_Objective_:
What is to be transcribed is the run of lines opening with the one that has "imported = [obj" and closing with the one that has "return np.stack(corners, -1).reshape(-1, 4).tolist()", and only that run, exactly.

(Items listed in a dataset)
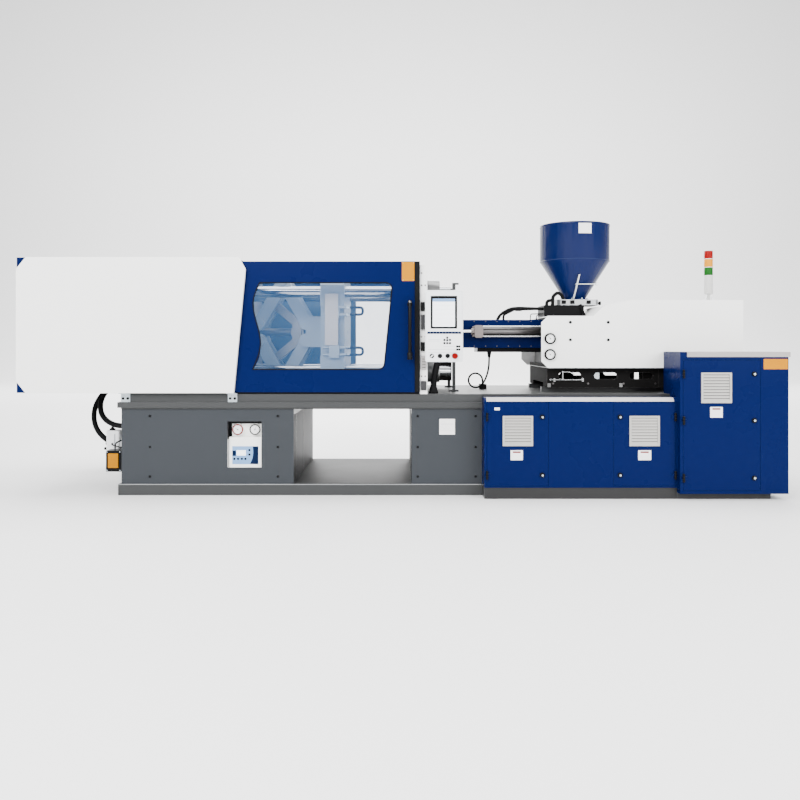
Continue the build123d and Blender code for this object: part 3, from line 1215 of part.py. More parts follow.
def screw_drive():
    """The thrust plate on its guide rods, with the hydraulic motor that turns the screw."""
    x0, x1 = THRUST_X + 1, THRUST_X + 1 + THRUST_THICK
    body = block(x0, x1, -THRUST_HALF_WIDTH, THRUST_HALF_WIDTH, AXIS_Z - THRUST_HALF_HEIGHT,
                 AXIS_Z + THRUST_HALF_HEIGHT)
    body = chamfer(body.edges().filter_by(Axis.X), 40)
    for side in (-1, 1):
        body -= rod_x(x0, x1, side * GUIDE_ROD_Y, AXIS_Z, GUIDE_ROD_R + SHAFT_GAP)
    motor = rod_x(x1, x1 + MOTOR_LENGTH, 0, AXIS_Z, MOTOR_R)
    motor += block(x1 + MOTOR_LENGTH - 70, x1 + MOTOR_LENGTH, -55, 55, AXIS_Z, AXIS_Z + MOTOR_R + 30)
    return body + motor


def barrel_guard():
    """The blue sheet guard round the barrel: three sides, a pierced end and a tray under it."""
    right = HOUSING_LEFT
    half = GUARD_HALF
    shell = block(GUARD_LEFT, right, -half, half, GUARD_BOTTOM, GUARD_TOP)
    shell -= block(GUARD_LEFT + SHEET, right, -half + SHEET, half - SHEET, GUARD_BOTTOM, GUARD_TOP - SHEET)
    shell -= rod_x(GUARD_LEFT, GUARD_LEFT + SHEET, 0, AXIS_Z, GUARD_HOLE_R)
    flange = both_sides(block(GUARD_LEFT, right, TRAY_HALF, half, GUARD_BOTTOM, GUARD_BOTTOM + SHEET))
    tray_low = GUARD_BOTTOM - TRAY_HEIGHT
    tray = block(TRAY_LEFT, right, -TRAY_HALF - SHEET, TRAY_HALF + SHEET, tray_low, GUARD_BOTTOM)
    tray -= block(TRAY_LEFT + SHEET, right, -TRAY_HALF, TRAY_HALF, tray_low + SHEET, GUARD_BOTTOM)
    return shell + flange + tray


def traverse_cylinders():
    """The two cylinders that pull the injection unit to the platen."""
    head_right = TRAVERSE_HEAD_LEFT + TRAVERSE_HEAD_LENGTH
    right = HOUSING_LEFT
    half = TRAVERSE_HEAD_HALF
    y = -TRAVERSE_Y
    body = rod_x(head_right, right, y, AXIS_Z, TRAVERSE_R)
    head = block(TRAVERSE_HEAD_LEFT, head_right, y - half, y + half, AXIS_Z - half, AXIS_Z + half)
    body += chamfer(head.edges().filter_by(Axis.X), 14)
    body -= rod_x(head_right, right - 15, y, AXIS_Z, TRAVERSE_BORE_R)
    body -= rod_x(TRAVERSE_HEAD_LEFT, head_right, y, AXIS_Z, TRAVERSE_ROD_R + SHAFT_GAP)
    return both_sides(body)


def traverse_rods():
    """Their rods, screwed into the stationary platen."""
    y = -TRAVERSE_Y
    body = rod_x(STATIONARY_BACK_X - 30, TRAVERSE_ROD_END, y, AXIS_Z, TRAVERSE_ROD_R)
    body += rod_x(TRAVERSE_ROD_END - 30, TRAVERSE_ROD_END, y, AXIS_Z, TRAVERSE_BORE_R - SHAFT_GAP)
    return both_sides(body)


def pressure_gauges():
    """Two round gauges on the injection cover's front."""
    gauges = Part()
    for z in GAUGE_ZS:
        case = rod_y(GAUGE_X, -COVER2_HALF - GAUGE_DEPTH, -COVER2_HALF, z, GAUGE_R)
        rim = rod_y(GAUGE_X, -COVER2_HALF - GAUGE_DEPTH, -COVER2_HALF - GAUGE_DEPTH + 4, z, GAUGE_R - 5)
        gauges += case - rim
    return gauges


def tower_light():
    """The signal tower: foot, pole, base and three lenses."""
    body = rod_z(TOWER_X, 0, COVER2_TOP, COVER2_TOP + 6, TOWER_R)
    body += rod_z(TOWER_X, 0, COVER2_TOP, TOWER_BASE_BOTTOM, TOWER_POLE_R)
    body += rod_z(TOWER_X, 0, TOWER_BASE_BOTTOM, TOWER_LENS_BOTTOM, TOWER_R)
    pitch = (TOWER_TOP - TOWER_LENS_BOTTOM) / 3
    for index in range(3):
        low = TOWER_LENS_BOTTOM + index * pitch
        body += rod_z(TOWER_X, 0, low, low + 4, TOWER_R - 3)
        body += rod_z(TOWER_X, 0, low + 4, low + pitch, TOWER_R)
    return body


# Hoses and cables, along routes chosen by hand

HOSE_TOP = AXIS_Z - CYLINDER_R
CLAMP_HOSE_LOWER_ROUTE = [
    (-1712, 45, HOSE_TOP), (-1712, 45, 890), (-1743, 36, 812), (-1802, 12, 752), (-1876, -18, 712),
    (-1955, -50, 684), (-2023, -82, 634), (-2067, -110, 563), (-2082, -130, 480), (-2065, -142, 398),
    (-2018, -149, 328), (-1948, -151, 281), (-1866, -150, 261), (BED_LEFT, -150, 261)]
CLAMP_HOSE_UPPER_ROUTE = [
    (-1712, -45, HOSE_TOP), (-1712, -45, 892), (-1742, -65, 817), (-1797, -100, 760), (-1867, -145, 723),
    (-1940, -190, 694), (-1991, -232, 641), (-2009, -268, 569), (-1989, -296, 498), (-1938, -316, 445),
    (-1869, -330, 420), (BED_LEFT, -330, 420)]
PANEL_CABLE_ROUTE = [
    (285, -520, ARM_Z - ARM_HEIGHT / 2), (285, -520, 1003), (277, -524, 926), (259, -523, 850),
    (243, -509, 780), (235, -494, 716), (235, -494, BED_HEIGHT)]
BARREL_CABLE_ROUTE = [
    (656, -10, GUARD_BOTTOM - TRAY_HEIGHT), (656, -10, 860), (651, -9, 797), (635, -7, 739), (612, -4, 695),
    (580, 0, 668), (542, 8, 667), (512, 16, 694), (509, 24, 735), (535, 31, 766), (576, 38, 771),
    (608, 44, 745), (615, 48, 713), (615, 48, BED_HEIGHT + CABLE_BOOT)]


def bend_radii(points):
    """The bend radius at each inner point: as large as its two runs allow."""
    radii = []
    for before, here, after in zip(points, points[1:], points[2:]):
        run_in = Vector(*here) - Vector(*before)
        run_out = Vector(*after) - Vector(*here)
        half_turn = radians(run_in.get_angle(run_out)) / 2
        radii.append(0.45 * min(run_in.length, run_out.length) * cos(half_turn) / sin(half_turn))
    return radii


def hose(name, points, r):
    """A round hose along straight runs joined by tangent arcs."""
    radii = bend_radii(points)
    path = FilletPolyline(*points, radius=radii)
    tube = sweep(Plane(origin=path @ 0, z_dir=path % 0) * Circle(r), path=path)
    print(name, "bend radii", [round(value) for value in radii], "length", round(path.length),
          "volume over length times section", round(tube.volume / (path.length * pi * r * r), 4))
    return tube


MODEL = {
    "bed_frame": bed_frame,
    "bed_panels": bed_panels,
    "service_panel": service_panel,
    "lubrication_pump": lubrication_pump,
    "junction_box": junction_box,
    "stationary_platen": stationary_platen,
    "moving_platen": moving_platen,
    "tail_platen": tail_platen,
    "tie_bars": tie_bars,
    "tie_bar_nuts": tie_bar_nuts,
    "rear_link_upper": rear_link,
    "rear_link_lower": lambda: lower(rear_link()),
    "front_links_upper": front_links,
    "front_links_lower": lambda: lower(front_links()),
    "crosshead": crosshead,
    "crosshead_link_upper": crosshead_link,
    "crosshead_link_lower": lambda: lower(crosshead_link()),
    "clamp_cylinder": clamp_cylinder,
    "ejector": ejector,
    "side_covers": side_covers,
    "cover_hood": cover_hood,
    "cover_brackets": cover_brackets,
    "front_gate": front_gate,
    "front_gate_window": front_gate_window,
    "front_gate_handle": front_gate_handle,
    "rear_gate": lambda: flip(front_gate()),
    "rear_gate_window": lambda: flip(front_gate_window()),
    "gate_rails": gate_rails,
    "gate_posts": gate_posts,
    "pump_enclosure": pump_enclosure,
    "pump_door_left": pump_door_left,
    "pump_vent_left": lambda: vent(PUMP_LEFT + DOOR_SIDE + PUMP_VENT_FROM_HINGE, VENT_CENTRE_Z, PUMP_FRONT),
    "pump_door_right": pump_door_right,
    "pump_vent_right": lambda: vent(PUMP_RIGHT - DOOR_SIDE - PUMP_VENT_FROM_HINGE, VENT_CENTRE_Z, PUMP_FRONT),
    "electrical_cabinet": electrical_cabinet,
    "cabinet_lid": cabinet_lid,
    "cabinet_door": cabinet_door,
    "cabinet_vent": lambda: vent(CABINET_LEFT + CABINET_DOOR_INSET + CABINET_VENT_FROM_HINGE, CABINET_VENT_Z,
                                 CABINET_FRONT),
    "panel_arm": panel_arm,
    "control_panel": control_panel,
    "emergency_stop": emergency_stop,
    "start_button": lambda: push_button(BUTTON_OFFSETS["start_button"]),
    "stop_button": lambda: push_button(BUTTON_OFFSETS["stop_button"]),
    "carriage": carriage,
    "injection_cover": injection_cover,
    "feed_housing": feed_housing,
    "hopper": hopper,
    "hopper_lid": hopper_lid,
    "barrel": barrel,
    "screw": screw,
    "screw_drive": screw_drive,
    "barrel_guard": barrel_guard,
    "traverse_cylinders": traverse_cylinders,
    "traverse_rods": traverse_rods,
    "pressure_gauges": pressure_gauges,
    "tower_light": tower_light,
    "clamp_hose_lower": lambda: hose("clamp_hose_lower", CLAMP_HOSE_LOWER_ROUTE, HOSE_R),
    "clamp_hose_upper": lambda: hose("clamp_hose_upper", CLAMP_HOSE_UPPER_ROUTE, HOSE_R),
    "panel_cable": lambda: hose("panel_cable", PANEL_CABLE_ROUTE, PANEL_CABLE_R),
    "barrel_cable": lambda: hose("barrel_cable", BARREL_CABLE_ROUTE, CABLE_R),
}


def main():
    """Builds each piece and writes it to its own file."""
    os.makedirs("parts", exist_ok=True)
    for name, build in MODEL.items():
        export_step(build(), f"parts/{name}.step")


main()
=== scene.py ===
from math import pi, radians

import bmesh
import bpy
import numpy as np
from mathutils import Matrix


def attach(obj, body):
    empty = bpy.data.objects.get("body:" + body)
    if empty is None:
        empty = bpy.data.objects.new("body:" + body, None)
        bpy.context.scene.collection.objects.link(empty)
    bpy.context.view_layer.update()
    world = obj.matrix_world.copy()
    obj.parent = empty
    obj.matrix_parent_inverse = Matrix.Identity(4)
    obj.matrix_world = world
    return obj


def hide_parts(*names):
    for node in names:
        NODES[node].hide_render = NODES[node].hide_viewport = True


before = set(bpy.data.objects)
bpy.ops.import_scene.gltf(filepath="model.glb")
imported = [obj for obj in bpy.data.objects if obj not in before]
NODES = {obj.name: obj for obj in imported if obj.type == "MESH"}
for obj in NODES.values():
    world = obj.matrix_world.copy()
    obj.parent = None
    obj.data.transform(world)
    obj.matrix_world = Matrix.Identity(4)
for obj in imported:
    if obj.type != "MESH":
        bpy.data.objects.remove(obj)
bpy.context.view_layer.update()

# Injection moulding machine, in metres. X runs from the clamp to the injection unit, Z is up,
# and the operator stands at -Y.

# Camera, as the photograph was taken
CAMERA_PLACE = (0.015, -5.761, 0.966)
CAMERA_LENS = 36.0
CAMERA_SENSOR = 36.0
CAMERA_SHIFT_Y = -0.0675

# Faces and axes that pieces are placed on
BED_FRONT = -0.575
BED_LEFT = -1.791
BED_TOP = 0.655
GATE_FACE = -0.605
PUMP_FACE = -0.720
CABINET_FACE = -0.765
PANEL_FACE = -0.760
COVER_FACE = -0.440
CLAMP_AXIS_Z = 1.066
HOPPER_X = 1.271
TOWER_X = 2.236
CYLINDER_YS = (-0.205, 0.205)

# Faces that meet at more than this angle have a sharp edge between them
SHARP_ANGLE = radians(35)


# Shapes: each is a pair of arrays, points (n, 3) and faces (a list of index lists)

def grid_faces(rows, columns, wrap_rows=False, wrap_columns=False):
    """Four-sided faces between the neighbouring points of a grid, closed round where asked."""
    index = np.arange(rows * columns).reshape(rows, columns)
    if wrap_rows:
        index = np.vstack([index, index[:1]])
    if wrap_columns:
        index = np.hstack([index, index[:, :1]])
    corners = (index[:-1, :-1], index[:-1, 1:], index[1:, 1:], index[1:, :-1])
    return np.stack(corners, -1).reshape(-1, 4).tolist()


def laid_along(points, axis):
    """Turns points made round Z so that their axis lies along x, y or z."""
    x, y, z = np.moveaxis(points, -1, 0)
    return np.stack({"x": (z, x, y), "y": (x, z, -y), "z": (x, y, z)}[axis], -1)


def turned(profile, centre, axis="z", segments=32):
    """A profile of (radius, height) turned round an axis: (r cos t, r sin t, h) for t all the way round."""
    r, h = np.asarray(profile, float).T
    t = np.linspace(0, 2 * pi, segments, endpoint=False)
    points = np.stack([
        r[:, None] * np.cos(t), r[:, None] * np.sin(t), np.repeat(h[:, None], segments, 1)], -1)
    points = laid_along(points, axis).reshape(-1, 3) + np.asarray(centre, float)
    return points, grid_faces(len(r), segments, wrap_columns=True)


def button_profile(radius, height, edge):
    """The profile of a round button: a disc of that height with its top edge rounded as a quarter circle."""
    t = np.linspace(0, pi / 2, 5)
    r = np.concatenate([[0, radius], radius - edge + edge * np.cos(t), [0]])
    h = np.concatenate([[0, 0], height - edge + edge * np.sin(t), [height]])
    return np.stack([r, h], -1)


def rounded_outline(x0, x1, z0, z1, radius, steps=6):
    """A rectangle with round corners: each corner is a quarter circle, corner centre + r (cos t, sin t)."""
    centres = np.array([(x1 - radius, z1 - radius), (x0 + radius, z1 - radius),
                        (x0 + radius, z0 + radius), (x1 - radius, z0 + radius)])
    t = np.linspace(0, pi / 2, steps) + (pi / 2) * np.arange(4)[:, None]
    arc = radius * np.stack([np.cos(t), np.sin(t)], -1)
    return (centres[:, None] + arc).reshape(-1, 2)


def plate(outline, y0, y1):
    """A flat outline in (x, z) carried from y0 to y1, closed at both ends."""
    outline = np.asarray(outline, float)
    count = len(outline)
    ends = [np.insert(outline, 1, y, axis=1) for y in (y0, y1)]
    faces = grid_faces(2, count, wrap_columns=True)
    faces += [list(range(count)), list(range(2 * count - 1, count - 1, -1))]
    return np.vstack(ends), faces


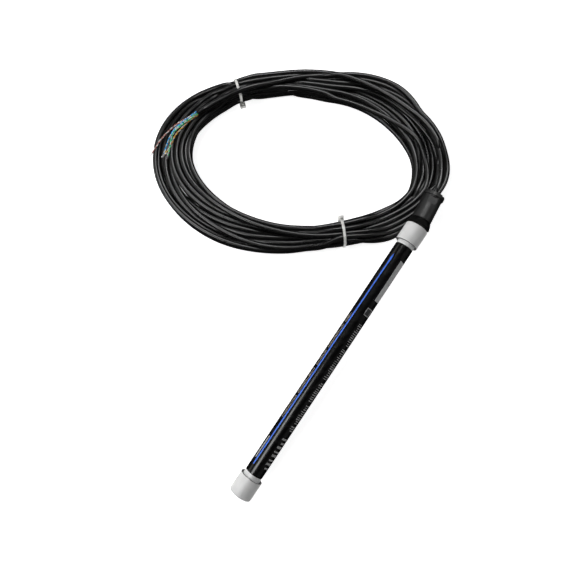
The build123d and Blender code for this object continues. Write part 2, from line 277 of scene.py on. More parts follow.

_Written solution_:
imported = [obj for obj in bpy.data.objects if obj not in before]
NODES = {obj.name: obj for obj in imported if obj.type == "MESH"}
for obj in NODES.values():
    world = obj.matrix_world.copy()
    obj.parent = None
    obj.data.transform(world)
    obj.matrix_world = Matrix.Identity(4)
for obj in imported:
    if obj.type != "MESH":
        bpy.data.objects.remove(obj)
bpy.context.view_layer.update()

# Injection moulding machine, in metres. X runs from the clamp to the injection unit, Z is up,
# and the operator stands at -Y.

# Camera, as the photograph was taken
CAMERA_PLACE = (0.015, -5.761, 0.966)
CAMERA_LENS = 36.0
CAMERA_SENSOR = 36.0
CAMERA_SHIFT_Y = -0.0675

# Faces and axes that pieces are placed on
BED_FRONT = -0.575
BED_LEFT = -1.791
BED_TOP = 0.655
GATE_FACE = -0.605
PUMP_FACE = -0.720
CABINET_FACE = -0.765
PANEL_FACE = -0.760
COVER_FACE = -0.440
CLAMP_AXIS_Z = 1.066
HOPPER_X = 1.271
TOWER_X = 2.236
CYLINDER_YS = (-0.205, 0.205)

# Faces that meet at more than this angle have a sharp edge between them
SHARP_ANGLE = radians(35)


# Shapes: each is a pair of arrays, points (n, 3) and faces (a list of index lists)

def grid_faces(rows, columns, wrap_rows=False, wrap_columns=False):
    """Four-sided faces between the neighbouring points of a grid, closed round where asked."""
    index = np.arange(rows * columns).reshape(rows, columns)
    if wrap_rows:
        index = np.vstack([index, index[:1]])
    if wrap_columns:
        index = np.hstack([index, index[:, :1]])
    corners = (index[:-1, :-1], index[:-1, 1:], index[1:, 1:], index[1:, :-1])
    return np.stack(corners, -1).reshape(-1, 4).tolist()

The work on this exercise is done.